Jaycees president Andy Owens said the show makes all the work worthwhile.

"Once the work is done getting them set up, setting them off is just a rush," he said.

Kris Murri, Jason Murri's wife, said what she likes is the reaction from the crowd. It's easy to tell the fireworks people like - horns honk, headlights flash and people shout.

"It's a blast," she said.

Setting off the display gives Jason Murri the same kind of adrenaline rush people say they get from skydiving or driving a race car.

"For me, this is the same thing," he said.

Volunteers also staff the Jaycees' fireworks booth, located this year in the parking lot north of Super 8 Motel. The booth opened June 24 this year, and will be open through Sunday.

The booth provides all of the money to pay for the display, which is the sole responsibility of the Jaycees. The Havre Rotary Club has provided the insurance for the event for the last three years, and Frontier Landscaping loaned the use of a Bobcat to prepare the grounds last year and has offered its use again this year, Murri said.

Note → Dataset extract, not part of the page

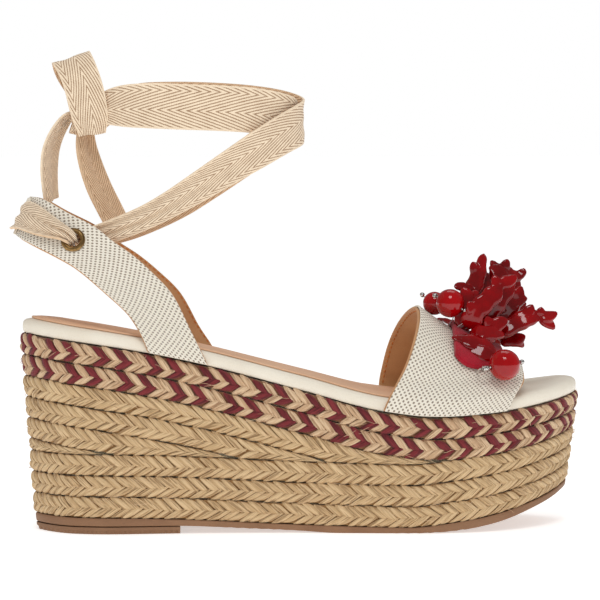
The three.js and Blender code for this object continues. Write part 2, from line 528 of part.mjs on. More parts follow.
function ornament() {
  const grid = (more) => even(6).map((i) => even(2).map((j) =>
    bandAt(mix(0.27 - more, 0.66 + more, i), mix(0.42 - more, 0.86 + more, j))));
  add("ornament_pad", shell(grid(0), STRAP.far + 0.9, STRAP.far + 3), FINISH.felt);
  let taken = toManifold(shell(grid(0.01), STRAP.far + 0.5, STRAP.far + 3.4));
  for (const { at, radius, pin } of BEADS) {
    const centre = v3(...at);
    const axis = v3(...pin);
    const arc = Array.from({ length: 8 }, (_, k) => {
      const a = mix(Math.asin(BORE / radius), Math.PI - Math.asin(BORE / radius), k / 7);
      return [radius * Math.sin(a), -radius * Math.cos(a)];
    });
    const name = BEADS.findIndex((b) => b.at === at) + 1;
    add(`bead_${name}`, turned(arc, centre, axis, 12), FINISH.bead);
    const end = radius + 0.5;
    const rod = [[0.01, -end - 1.6], [0.9, -end - 0.8], [WIRE, -end], [WIRE, end], [1.1, end + 1],
      [0.01, end + 2.1]];
    add(`headpin_${name}`, turned(rod, centre, axis, 8), FINISH.silver);
    const space = turned([[0.01, -end - 2], [1.4, -end - 1.6], [radius + 0.4, -radius * 0.4],
      [radius + 0.4, radius * 0.4], [1.4, end + 2.2], [0.01, end + 2.5]], centre, axis, 12);
    taken = taken.add(toManifold(space));
  }
  CORALS.forEach((shape, i) => {
    const solid = largest(coral(shape).subtract(taken)).simplify(0.05);
    taken = taken.add(coral(shape, GAP));
    add(`coral_${i + 1}`, fromManifold(solid), FINISH.coral);
  });
}

soleUnit();
braids();
footbed();
straps();
ankleTie();
ornament();

// The frame's origin is the middle of the bottom of the box round the whole sandal.
const box = new THREE.Box3().setFromObject(sandal);
const middle = box.getCenter(new THREE.Vector3());
sandal.position.set(-middle.x, -middle.y, -box.min.z);

export default sandal;
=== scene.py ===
"""Right wedge sandal in Blender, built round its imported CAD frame.

Every length in the classes below is in millimetres in the maker's own frame (+X to the toe,
-Y to the outer side of the foot, +Z up, ground at zero); Bench moves it to metres in the row frame.
"""

from __future__ import annotations

import logging
import math
from dataclasses import dataclass
from enum import Enum
from typing import Callable, Sequence

import bpy
import numpy as np
from mathutils import Matrix, Vector


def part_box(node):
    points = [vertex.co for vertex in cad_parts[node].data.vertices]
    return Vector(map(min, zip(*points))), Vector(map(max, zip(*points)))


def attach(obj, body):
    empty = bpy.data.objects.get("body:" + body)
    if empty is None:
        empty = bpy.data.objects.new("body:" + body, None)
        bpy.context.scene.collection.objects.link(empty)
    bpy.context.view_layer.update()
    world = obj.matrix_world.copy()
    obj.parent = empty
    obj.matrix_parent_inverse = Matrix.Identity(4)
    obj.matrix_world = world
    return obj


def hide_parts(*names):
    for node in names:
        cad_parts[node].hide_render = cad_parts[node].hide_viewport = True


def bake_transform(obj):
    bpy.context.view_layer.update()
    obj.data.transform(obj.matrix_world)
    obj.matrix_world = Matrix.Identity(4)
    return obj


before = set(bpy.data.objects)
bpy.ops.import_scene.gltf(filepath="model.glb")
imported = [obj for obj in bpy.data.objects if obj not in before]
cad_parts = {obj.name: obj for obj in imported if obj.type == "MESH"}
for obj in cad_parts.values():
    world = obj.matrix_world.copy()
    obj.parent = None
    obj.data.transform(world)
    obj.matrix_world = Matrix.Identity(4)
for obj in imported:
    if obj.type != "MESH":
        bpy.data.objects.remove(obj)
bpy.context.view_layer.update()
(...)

He said the only insurance he can find that would cover the Jaycees display would cost about $5,000, three to five times more than what the Jaycees have left after paying for the fireworks.

"Without the Rotary Club co-sponsoring it, we couldn't do it anymore," he said.

Owens said community support for the booth is important to guarantee that the display continues. If sales at the booth drop off, the quality of the display could suffer, or it could disappear entirely, he said.

"The fireworks booth is what puts the display on," Owens said. "If we can't sell all the stuff in our booth, we can't put on a night show."

Murri, who is an employee of the Havre Daily News, said that in a typical year, the booth raises about $4,500 to $5,000. Last year's display cost about $3,500. This year's is about $4,300.

Sales were short a few years ago, he said, and the Havre Jaycees owed their commercial fireworks distributor several thousand dollars after the Fourth. The Jaycees are still making up that shortfall, he added.

The stand has some new kinds of fireworks available this year, courtesy of the Billings distributor the Jaycees started buying from a couple of years ago, Murri said.

This year's Fourth of July show also has some new surprises, he added, including two of the biggest shells the Jaycees have ever used. The shells will fire about 1,200 feet into the air and spread their display in a burst 1,000 feet across.

Those shells, which are 12 inches in diameter, are a tiny fraction of the show. Murri said the Jaycees this year also have six 8-inch shells, 23 6-inch shells, 52 5-inch shells, 72 4-inch shells and 138 3-inch shells.

The work setting the mortars will start Saturday and continue Sunday in the arena at the fairgrounds. Murri said the Bobcat with a powered auger makes the job of setting a couple hundred mortars much easier.

Once the mortars are all set, the volunteers will load them Sunday before the show.

Murri said if things go right, the volunteers loading the mortars may have an hour or so to rest before the show begins. In some years, he has seen the loading continue almost to the minute the show starts.

About half the fireworks are set off by hand, with the other half set off with electronic matches controlled by a board about 100 feet away from the fireworks.

Murri said he tries to make sure all the volunteers get to set off some fireworks by hand, but he prefers using the board.

"It's a lot safer," he said. "Plus, when you're hand firing you don't get to watch."

Murri said his distributor didn't have enough mortars to preset all of the shells, so the Jaycees will have to stop the show for about five minutes to reload about 20 mortars. He said people will know it's just a break, not the end, because he has something special lined up for the finale.

"You'll know when it's over," he said.